To save time this morning, I'll let a couple of other articulate observors make my points.

Jon B. Alterman is director and senior fellow of the Middle East Program at the Washington-based Center for Strategic and International Studies. Prior to joining CSIS, he served as a member of the Policy Planning Staff at the U.S. Department of State and as a special assistant to the assistant secretary of state for Near Eastern affairs.

So, first I present exhibit 1, Alterman on Bush:


It has become impossible to credibly argue that the Bush Administration's Middle East policies have advanced the national interests of the United States.

On every issue that the administration has prioritized -- promoting Arab-Israeli peace, liberating Lebanon from Syrian and Iranian influence, democratizing Egypt, stabilizing Iraq, and containing Iran -- America's foes have grown stronger and its allies have grown weaker. Even more troublingly, virtually all of these problems are worsening as the administration prepares to leave office.

The problem is not merely one of happenstance or bad luck. Instead, it has to do with fundamental errors in analysis and planning, an intolerance of ambiguity, and a deeply flawed assessment of the capacities of American power. . . .

But there was an equally important failing. That was the conviction that among the most powerful tools that the U.S. government could use against its foes was withholding recognition and refusing dialogue. It is hard to find a single instance in which such boycotts were effective. Rather than being on the ropes, the targets of those efforts -- Hamas, Hezbollah, the Syrian and Iranian governments, and more -- are all far more secure than they were two years ago. That's not a birth pang of democracy, it's a whiff of failure.

Next, exhibit 2, a conservative columnist who needs no introduction, David Brooks, channels Barack Obama from his interview notes:


. . . . . Obama being Obama, he understood the broader reason I was asking about Lebanon. Everybody knows that Obama is smart (and he was quite well informed about Lebanon). The question is whether he’s seasoned and tough enough to deal with implacable enemies ... Obama compared Hezbollah to Hamas. Both need to be compelled to understand that
they’re going down a blind alley with violence that weakens their legitimate claims ... [but] ... if they decide to shift, we’re going to recognize that. That’s an evolution that should be recognized.

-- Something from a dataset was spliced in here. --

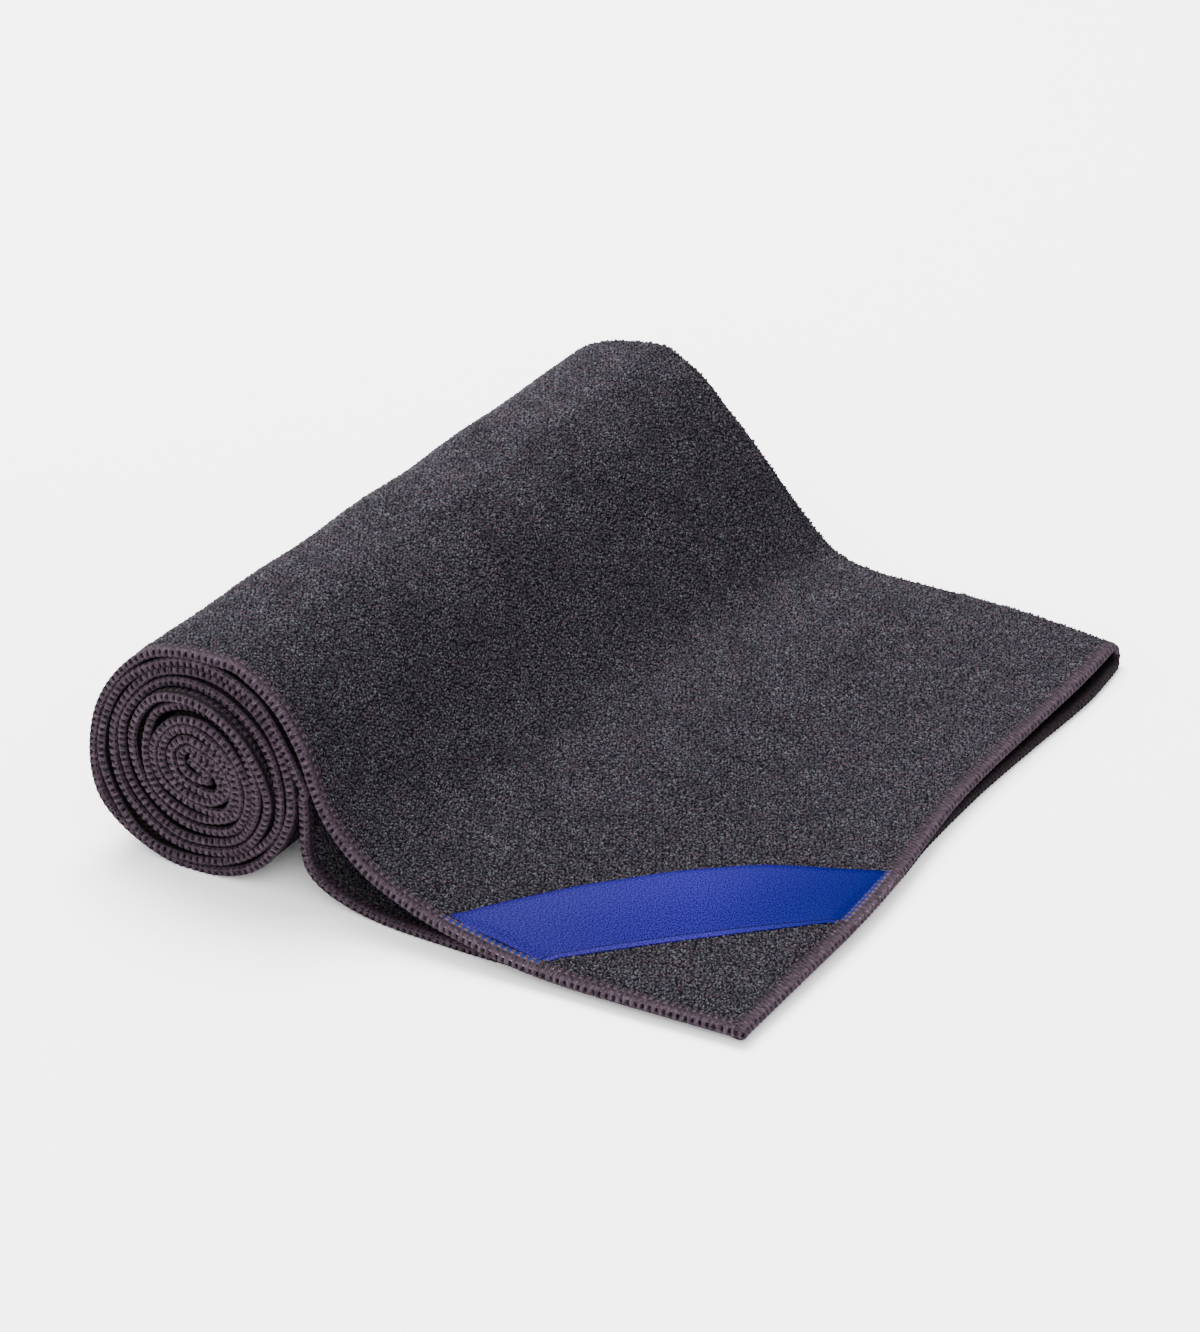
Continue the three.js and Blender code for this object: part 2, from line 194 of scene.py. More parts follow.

The debate we’re going to be having with John McCain is how do we understand the blend of military action to diplomatic action that we are going to undertake. I constantly reject this notion that any hint of strategies involving diplomacy are somehow soft or indicate surrender or means that you are not going to crack down on terrorism. Those are the terms of debate that have led to blunder after blunder.
Obama said he found that the military brass thinks the way he does:
The generals are light-years ahead of the civilians. They are trying to get the job done rather than look tough.
I asked him if negotiating with a theocratic/ideological power like Iran is different from negotiating with a nation that’s primarily pursuing material interests. He acknowledged that
If your opponents are looking for your destruction it’s hard to sit across the table from them ... There are rarely purely ideological movements out there. We can encourage actors to think in practical and not ideological terms. We can strengthen those elements that are making practical calculations.
Obama doesn’t broadcast moral disgust when talking about terror groups, but he said that in some ways he’d be tougher than the Bush administration. He said he would do more to arm the Lebanese military and would be tougher on North Korea.
This is not an argument between Democrats and Republicans ... It’s an argument between ideology and foreign policy realism. I have enormous sympathy for the foreign policy of George H. W. Bush. I don’t have a lot of complaints about their handling of Desert Storm. I don’t have a lot of complaints with their handling of the fall of the Berlin Wall.
In the early 1990s, the Democrats and the first Bush administration had a series of arguments — about humanitarian interventions, whether to get involved in the former Yugoslavia, and so on. In his heart, Obama talks like the Democrats of that era, viewing foreign policy from the ground up. But in his head, he aligns himself with the realist dealmaking of the first Bush. Apparently, he’s part Harry Hopkins and part James Baker.

This column by Brooks corroborates my thinking. Obama can insert a terminal punctuation to the Bush-McCain apostasy in American foreign policy. We can believe in our hopes and Obama's promise for a restoration of our American traditions of realism, sanity and legitimate leadership of the free world.

Obama is the one who can put America Barack on track!